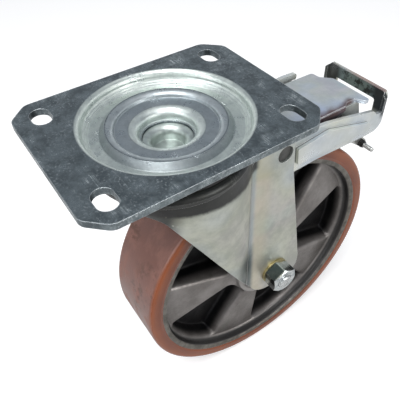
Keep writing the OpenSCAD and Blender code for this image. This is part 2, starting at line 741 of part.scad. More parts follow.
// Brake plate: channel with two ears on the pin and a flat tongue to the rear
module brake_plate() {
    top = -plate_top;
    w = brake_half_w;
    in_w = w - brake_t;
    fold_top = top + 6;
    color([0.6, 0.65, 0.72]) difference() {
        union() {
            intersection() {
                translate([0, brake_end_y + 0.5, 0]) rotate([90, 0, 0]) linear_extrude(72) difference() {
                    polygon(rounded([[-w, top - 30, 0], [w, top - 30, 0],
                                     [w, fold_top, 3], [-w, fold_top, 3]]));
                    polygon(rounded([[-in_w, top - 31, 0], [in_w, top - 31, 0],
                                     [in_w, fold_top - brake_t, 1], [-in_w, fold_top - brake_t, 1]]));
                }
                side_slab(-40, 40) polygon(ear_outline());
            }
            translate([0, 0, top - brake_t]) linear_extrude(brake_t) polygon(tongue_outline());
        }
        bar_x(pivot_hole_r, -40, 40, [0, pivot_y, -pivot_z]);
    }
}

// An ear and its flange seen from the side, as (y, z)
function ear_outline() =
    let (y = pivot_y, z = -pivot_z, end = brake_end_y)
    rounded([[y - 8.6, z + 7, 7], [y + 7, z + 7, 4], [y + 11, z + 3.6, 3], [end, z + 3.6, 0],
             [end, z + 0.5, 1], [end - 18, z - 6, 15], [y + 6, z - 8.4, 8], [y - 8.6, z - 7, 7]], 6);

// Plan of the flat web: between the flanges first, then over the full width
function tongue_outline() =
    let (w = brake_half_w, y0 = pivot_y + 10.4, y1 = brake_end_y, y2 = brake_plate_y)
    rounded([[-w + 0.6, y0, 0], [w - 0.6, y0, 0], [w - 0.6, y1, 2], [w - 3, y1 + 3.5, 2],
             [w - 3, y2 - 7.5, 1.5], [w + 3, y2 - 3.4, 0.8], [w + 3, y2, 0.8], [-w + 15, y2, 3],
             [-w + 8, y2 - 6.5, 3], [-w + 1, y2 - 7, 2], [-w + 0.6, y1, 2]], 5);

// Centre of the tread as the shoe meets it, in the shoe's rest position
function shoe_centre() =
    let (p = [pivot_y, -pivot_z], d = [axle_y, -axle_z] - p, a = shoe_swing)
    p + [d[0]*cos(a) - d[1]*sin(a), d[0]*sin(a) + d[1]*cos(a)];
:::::
From the preceding material, extract every line exactly.

### Exercise response:
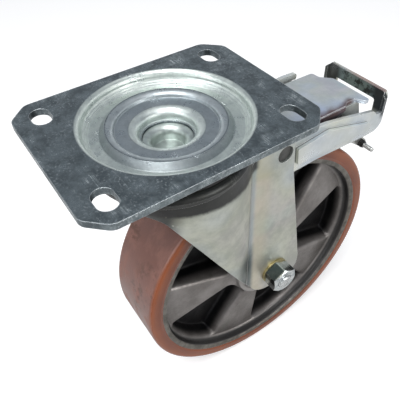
Keep writing the OpenSCAD and Blender code for this image. This is part 2, starting at line 741 of part.scad. More parts follow.
// Brake plate: channel with two ears on the pin and a flat tongue to the rear
module brake_plate() {
    top = -plate_top;
    w = brake_half_w;
    in_w = w - brake_t;
    fold_top = top + 6;
    color([0.6, 0.65, 0.72]) difference() {
        union() {
            intersection() {
                translate([0, brake_end_y + 0.5, 0]) rotate([90, 0, 0]) linear_extrude(72) difference() {
                    polygon(rounded([[-w, top - 30, 0], [w, top - 30, 0],
                                     [w, fold_top, 3], [-w, fold_top, 3]]));
                    polygon(rounded([[-in_w, top - 31, 0], [in_w, top - 31, 0],
                                     [in_w, fold_top - brake_t, 1], [-in_w, fold_top - brake_t, 1]]));
                }
                side_slab(-40, 40) polygon(ear_outline());
            }
            translate([0, 0, top - brake_t]) linear_extrude(brake_t) polygon(tongue_outline());
        }
        bar_x(pivot_hole_r, -40, 40, [0, pivot_y, -pivot_z]);
    }
}

// An ear and its flange seen from the side, as (y, z)
function ear_outline() =
    let (y = pivot_y, z = -pivot_z, end = brake_end_y)
    rounded([[y - 8.6, z + 7, 7], [y + 7, z + 7, 4], [y + 11, z + 3.6, 3], [end, z + 3.6, 0],
             [end, z + 0.5, 1], [end - 18, z - 6, 15], [y + 6, z - 8.4, 8], [y - 8.6, z - 7, 7]], 6);

// Plan of the flat web: between the flanges first, then over the full width
function tongue_outline() =
    let (w = brake_half_w, y0 = pivot_y + 10.4, y1 = brake_end_y, y2 = brake_plate_y)
    rounded([[-w + 0.6, y0, 0], [w - 0.6, y0, 0], [w - 0.6, y1, 2], [w - 3, y1 + 3.5, 2],
             [w - 3, y2 - 7.5, 1.5], [w + 3, y2 - 3.4, 0.8], [w + 3, y2, 0.8], [-w + 15, y2, 3],
             [-w + 8, y2 - 6.5, 3], [-w + 1, y2 - 7, 2], [-w + 0.6, y1, 2]], 5);

// Centre of the tread as the shoe meets it, in the shoe's rest position
function shoe_centre() =
    let (p = [pivot_y, -pivot_z], d = [axle_y, -axle_z] - p, a = shoe_swing)
    p + [d[0]*cos(a) - d[1]*sin(a), d[0]*sin(a) + d[1]*cos(a)];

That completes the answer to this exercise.